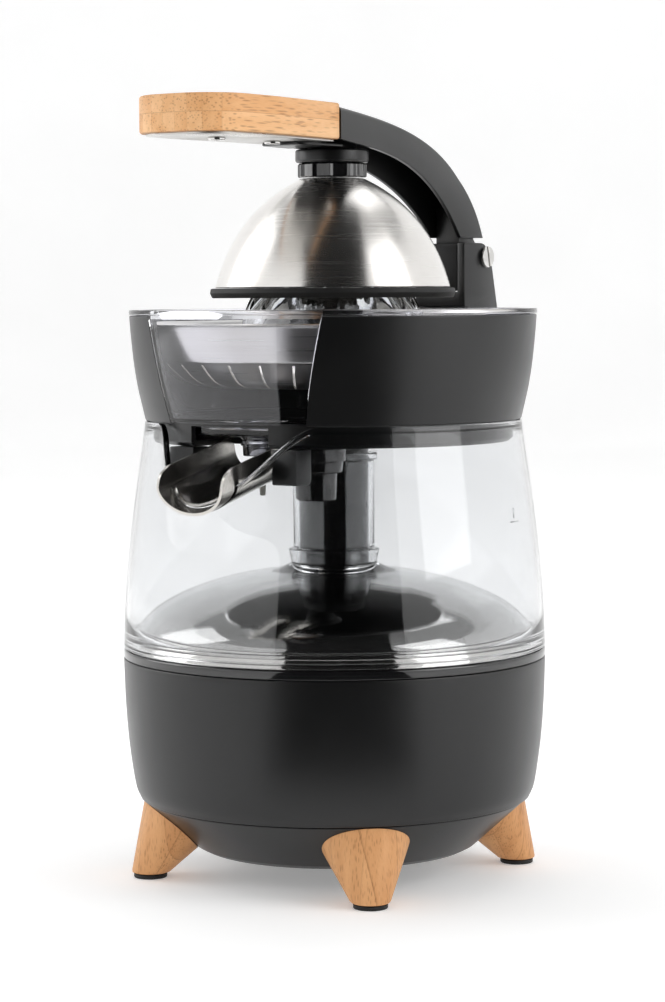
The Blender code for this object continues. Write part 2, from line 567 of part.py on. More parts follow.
def build_press(dome_axis):
    """Press dome with its rim gasket and the bayonet collar that locks it to the socket."""
    def nubs(index):
        return 0.0145 if index % 6 else 0.0156

    collar = lofted([circle(nubs, 0.3129, MEDIUM), circle(nubs, 0.3193, MEDIUM)])
    piece("lock_collar", collar, BLACK, 0.35, 0.0, dome_axis)
    sheet = 0.0012
    curve = bezier([(0.0144, 0.3124), (0.0254, 0.3071), (0.0447, 0.2954), (0.0528, 0.2640)], 8)
    outer = [(0.0, 0.3126)] + curve
    inner = [(r - sheet, z - sheet) for r, z in reversed(curve[:-1])]
    inner = [(0.0528 - sheet, 0.2640)] + inner + [(0.0, 0.3126 - sheet)]
    piece("press_dome", turned(outer + inner, 32), STEEL, 0.25, 1.0, dome_axis)
    piece("dome_gasket", tube(0.0551, 0.0500, 0.2594, 0.2637, 32), RUBBER, 0.6, 0.0, dome_axis)


def main():
    """Clear the scene and build every piece."""
    for obj in list(bpy.data.objects):
        bpy.data.objects.remove(obj, do_unlink=True)
    drive_axis = empty("drive_axis", (0.0, 0.0, 0.0))
    motor_axis = empty("motor_axis", (MOTOR_X, 0.0, 0.0))
    spout_axis = empty("spout_axis", SPOUT_PIVOT)
    arm_axis = empty("arm_axis", ARM_PIVOT)
    dome_axis = empty("dome_axis", (0.0, 0.0, 0.3160))
    bpy.context.view_layer.update()
    build_base()
    build_legs()
    build_drive(drive_axis, motor_axis)
    build_jug()
    build_housing()
    build_collector()
    build_spout(spout_axis)
    build_reamer(drive_axis)
    build_tower()
    build_lever(arm_axis)
    build_press(dome_axis)


main()
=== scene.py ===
"""Looks of the citrus press juicer: every visible piece, its finish, and the studio around it.

Units are metres. The drive axis is X = Y = 0, +Z is up from the table and -Y is the front,
where the spout and the handle point. Pieces are made in place, so their objects stay at the origin.
"""

import logging
import math
from dataclasses import dataclass
from enum import Enum
from typing import Callable, Optional, Sequence

import bmesh
import bpy
from mathutils import Matrix, Vector


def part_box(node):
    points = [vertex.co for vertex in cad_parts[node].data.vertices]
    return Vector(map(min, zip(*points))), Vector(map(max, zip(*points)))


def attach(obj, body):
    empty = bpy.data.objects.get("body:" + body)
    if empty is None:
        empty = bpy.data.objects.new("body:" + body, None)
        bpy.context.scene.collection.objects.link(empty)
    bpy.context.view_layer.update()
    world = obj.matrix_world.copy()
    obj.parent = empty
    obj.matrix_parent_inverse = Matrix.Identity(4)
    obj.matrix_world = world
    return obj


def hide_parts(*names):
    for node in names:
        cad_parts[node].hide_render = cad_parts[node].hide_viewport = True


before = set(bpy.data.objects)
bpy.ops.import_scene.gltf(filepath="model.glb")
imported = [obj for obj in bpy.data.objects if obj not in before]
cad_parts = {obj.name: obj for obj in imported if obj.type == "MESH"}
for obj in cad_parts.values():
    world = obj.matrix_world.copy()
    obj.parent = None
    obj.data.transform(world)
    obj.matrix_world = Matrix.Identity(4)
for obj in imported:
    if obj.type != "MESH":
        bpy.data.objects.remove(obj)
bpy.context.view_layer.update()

LOG = logging.getLogger("citrus_press")
Point = tuple[float, float]
Triple = tuple[float, float, float]      # a place, or a corner and the radius it is rounded to
Colour = tuple[float, float, float, float]
FULL_TURN = 2.0 * math.pi
GAP = 0.0003             # seating gap between touching pieces


class Slot(Enum):
    """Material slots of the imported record."""

    BLACK = "black_satin_plastic"
    CLEAR = "clear_plastic"
    BRUSHED = "brushed_steel"
    POLISHED = "polished_steel"
    BAMBOO = "bamboo"
    RUBBER = "black_rubber"
    NYLON = "bearing_plastic"


class Body(Enum):
    """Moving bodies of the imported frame."""

    BASE = "base"
    JUG = "jug"
    UPPER = "upper_unit"
    SPOUT = "spout"
    REAMER = "reamer"
    LEVER = "lever"
    PRESS = "press"


# ---------------------------------------------------------------- shader helpers
def srgb(code: str) -> Colour:
    """Linear colour of an sRGB hex value.

    Args:
        code: Six hex digits after a hash.

    Returns:
        Red, green, blue and an alpha of 1.
    """
    channels = [int(code[i:i + 2], 16) / 255.0 for i in (1, 3, 5)]
    linear = [c / 12.92 if c <= 0.04045 else ((c + 0.055) / 1.055) ** 2.4 for c in channels]
    return (linear[0], linear[1], linear[2], 1.0)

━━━

**Given task**
Return the exact lines from the line with "imported = [obj" to the line with "code: Six hex digits after a hash.", inclusive of both, with nothing added.

**Expected answer**
imported = [obj for obj in bpy.data.objects if obj not in before]
cad_parts = {obj.name: obj for obj in imported if obj.type == "MESH"}
for obj in cad_parts.values():
    world = obj.matrix_world.copy()
    obj.parent = None
    obj.data.transform(world)
    obj.matrix_world = Matrix.Identity(4)
for obj in imported:
    if obj.type != "MESH":
        bpy.data.objects.remove(obj)
bpy.context.view_layer.update()

LOG = logging.getLogger("citrus_press")
Point = tuple[float, float]
Triple = tuple[float, float, float]      # a place, or a corner and the radius it is rounded to
Colour = tuple[float, float, float, float]
FULL_TURN = 2.0 * math.pi
GAP = 0.0003             # seating gap between touching pieces


class Slot(Enum):
    """Material slots of the imported record."""

    BLACK = "black_satin_plastic"
    CLEAR = "clear_plastic"
    BRUSHED = "brushed_steel"
    POLISHED = "polished_steel"
    BAMBOO = "bamboo"
    RUBBER = "black_rubber"
    NYLON = "bearing_plastic"


class Body(Enum):
    """Moving bodies of the imported frame."""

    BASE = "base"
    JUG = "jug"
    UPPER = "upper_unit"
    SPOUT = "spout"
    REAMER = "reamer"
    LEVER = "lever"
    PRESS = "press"


# ---------------------------------------------------------------- shader helpers
def srgb(code: str) -> Colour:
    """Linear colour of an sRGB hex value.

    Args:
        code: Six hex digits after a hash.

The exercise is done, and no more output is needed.